Thursday, January 16, 2014

Insan Film Bicara Leadership?

Picture from here


“Riri Riza?”

Kelas leadership dwibulanan di kantor saya memang kerapkali mengundang tamu yang unik. Setelah kemarin mengundang staf ahli negara dan fotografer daerah perang, kali ini mereka mengundang sutradara kawakan. Hmm, insan perfilman berbicara soal leadership? Pasti menarik.

Nama Riri Riza mengingatkan saya akan film Petualangan Sherina dan Laskar Pelangi. Dua film yang disutradarai beliau dan memberikan kesan mendalam bagi saya. Yang pertama memberikan kenangan manis masa kecil, dan kedua mengingatkan pada sosok ibu kedua saya yang kini telah tiada (karena beliau nekad menyelundupkan dua kotak donat oranye ke dalam gedung bioskop saat menemani saya menonton). Salah satu dosa terbesar saya adalah melewatkan Ada Apa dengan Cinta, tapi toh saya tidak suka film remaja. Selain motivasi ingin di-casting (ups), saya pun tak sabar ingin mendengar beliau memaknai kepemimpinan.

Sosok kurus dan rambut kusut masai beliau ternyata menyembunyikan semangat yang membuncah. Mas Riri menceritakan kisah cintanya dengan dunia perfilman yang dimulai tahun 1988. Lucunya, beliau mengaku tidak begitu suka film sejak kecil.
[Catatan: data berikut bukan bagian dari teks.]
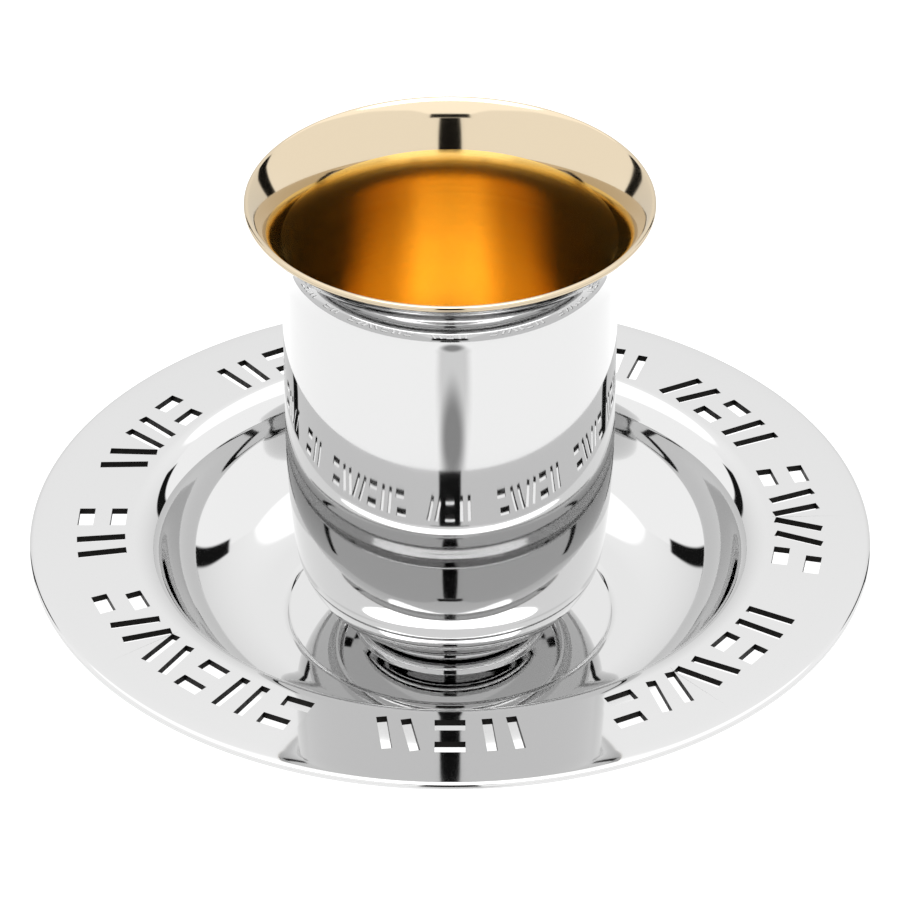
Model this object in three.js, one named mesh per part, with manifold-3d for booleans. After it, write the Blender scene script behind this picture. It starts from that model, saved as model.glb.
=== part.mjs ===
// A plain flared kiddush cup that stands in the recessed seat of its pierced saucer.
// Millimetres, +Z up, the origin on the table under the common axis. The front of the pair is -Y.
import * as THREE from "three";
import { mergeVertices } from "three/addons/utils/BufferGeometryUtils.js";
import Module from "manifold-3d";

// Saucer
const SAUCER_RADIUS = 75;
const SAUCER_SHEET = 1.2;
const SEAT_RADIUS = 28.6; // flat recess that holds the cup
const SEAT_DEPTH = 0.6; // recess below the floor of the well
const STEP_BEND = 1.5; // bend radius at both edges of the recess
const WELL_FLOOR_RADIUS = 33.6; // where the floor starts to turn up
const WELL_HEIGHT = 18.4; // centre of the sheet at the outer edge, above the table
const WELL_ANGLE = 72; // steepest slope of the well's wall, degrees
const WELL_BEND = 19; // concave bend at the foot of the wall
const RIM_BEND = 5; // convex roll from the wall to the rim
const RIM_FALL = 1.5; // slope of the rim's inner part, degrees
const CROWN_BEND = 60; // slow curve of the rim's outer part
const CROWN_TURN = 2.5; // turn of that curve, degrees
const HEM_BEND = 0.7; // bend of the middle line where the edge is turned down
const HEM_TURN = 30; // degrees
const SAUCER_SIDES = 62;

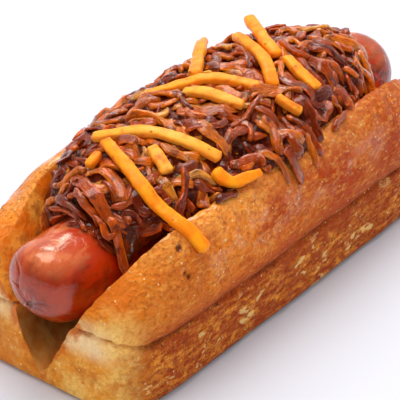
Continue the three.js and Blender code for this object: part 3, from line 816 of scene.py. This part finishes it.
# ---- Fried onions ------------------------------------------------------------------------------------
# Onions cut in strips and fried down until they are limp, brown and sticky, spooned along the slot in a
# heap. Most strips lie across the bun. The middle of the heap is a soft dark mass that hardly shows.

HEAP_FRONT_X = -56
HEAP_BACK_X = 60
HEAP_TOP_Z = 55
HEAP_WIDTH = 50
HEAP_FOOT_Z = 42.5
HEAP_END_FOOT_Z = 36
HEAP_FLOOR_Z = 34
HEAP_FLOOR_WIDTH = 26
HEAP_END_WIDTH = 27
HEAP_LEAN = 0.8
HEAP_SPILL = 5
HEAP_SPILL_X = 2
HEAP_SPILL_REACH = 13
HEAP_LUMP = 1.1
HEAP_WAVELENGTH = 15
# How far from its ends the heap has its full width, its full height and the full height of its foot.
HEAP_BROAD_FROM = 42
HEAP_HIGH_FROM = {"front": 48, "back": 44}
HEAP_FOOT_FROM = 12
HEAP_CREST = 0.68  # 0.5 is an oval section, more is more pointed
HEAP_RINGS = 200
HEAP_TOP_POINTS = 61  # over the heap, from one foot to the other
HEAP_UNDER_POINTS = 6
JUICE_TINT = (1.0, 0.84, 0.68, 1.0)  # of what shines in the sticky juices
STRIPS_DEEP = 3.6  # how thick the layer of strips is, over the soft middle
STRIPS_PROUD = 2.3  # how far it stands over the plain form of the heap


def heap_outline(x):
    """Points over the plain heap from one side to the other at a place along the bun."""
    from_end = min(x - HEAP_FRONT_X, HEAP_BACK_X - x)
    broad = math.sqrt(eased(0, HEAP_BROAD_FROM, from_end))
    in_front = eased(-10, HEAP_HIGH_FROM["front"], x - HEAP_FRONT_X)
    full = math.sqrt(in_front * eased(-10, HEAP_HIGH_FROM["back"], HEAP_BACK_X - x))
    half = (HEAP_END_WIDTH + (HEAP_WIDTH - HEAP_END_WIDTH) * broad) / 2
    foot = HEAP_END_FOOT_Z + (HEAP_FOOT_Z - HEAP_END_FOOT_Z) * eased(0, HEAP_FOOT_FROM, from_end)
    top = HEAP_FOOT_Z + (HEAP_TOP_Z - HEAP_FOOT_Z) * full
    ridge = HEAP_LEAN * full
    spill = HEAP_SPILL * math.exp(-(((x - HEAP_SPILL_X) / HEAP_SPILL_REACH) ** 2))
    across = np.cos(np.linspace(0, math.pi, HEAP_TOP_POINTS))
    y = ridge + half * across - np.where(across < 0, spill * across**4, 0)
    dome = (top - foot) * (1 - across**2) ** HEAP_CREST
    z = foot + np.maximum(dome + HEAP_LUMP * full * lumps(x, y, 0, HEAP_WAVELENGTH), 0)
    return y, z, ridge, half, foot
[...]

Nasiblah yang mengantarkannya menuju Jurusan Sinematografi IKJ—ketika jurusan musik yang dia minati tutup sejak dua tahun lalu. “Ternyata film menggabungkan semua aspek yang saya sukai. Dari dulu, saya suka fotografi. Saya juga suka aktor, seni peran,” jelasnya.

Sepertiga waktu kelas beliau gunakan untuk menceritakan sejarah film di Indonesia. Diiringi dengan poster film jaman Indonesia baru merdeka yang pastinya cocok menjadi ornamen ruangan bernuansa vintage. Saat itu pula, saya berkenalan dengan Usmar Ismail, Nya Abbas Akub, dan Teguh Karya. Namun ternyata ini lebih dari sekedar pelajaran sejarah.

“Bila saya memproduksi film dengan setengah-setengah, saya malu dengan orang-orang ini. Jaman dahulu, siapa yang mau berinvestasi di dunia film? Negara saja baru merdeka, kok,” Mas Riri berargumen.

Yang unik dari Mas Riri adalah  “Saya membuat film hanya untuk orang Indonesia,” tegasnya sepanjang kelas. Karena itulah beliau membuat film mengenai kehidupan orang Indonesia, dengan pemeran orang Indonesia. “Semua film saya pun diputar di Indonesia,” imbuhnya, tidak seperti sineas lain yang membuat film hanya untuk diikutsertakan di festival film Internasiona. Ini sesuai dengan prinsip yang Mas Riri imani: “Kepada siapa film itu saya tujukan, dan film itu harus mampu bercerita.”

Mas Riri juga memperlakukan film sebagai produk lainnya. Sejak kesuksesan Petualangan Sherina menjadi film pertama yang mencapai jumlah penonton 1,6 juta, publik seolah sadar bahwa film pun ada pasarnya, diiringi dengan praktik pemasaran yang tepat. Namun Mas Riri pantang mengulang kesuksesan masa lalu, baik orang lain maupun dirinya sendiri. “Mengulang kesuksesan itu susah,” ujarnya berulang-ulang. Beliau juga merancang filmnya dengan penuh perhitungan. “Siapa, atau ada nggak, yang akan nonton film saya dua tahun lagi?” beliau bertanya retoris di awal sesi. Lucunya, “Saya nggak punya plan apabila film saya masuk piala Oscar,” ujar Mas Riri sambil tertawa.

Pada akhirnya, “Strategi dan Passion” adalah jawaban Mas Riri atas pertanyaan “Faktor apakah yang paling berperan dalam kesuksesan Mas Riri saat ini.” Beliau menganggap, membuat film haruslah menjadi personal quest. Itu jugalah yang membuat beliau menggaruk kepala ketika ditanya apa yang dilakukan ketika jenuh.  Passion ini juga tampak dalam pernyataannya, “Saya selalu membuat plan ke depan. Saya ingin membuat film di papua, di pelosok Indonesia timur. Setiap saya selesai membuat film, di saat yang sama saya mulai merencanakan film berkutnya.” Rasa cinta jugalah yang menggerakkan beliau dalam membuat film Atambua 39oC.


Sore itu, saya pulang membawa banyak bahan untuk direnungkan. Satu hal yang belum berhasil saya lakukan adalah bersalaman dengan beliau dan berkata, “Terima kasih telah memberi kenangan masa kecil yang indah untuk saya kenang.”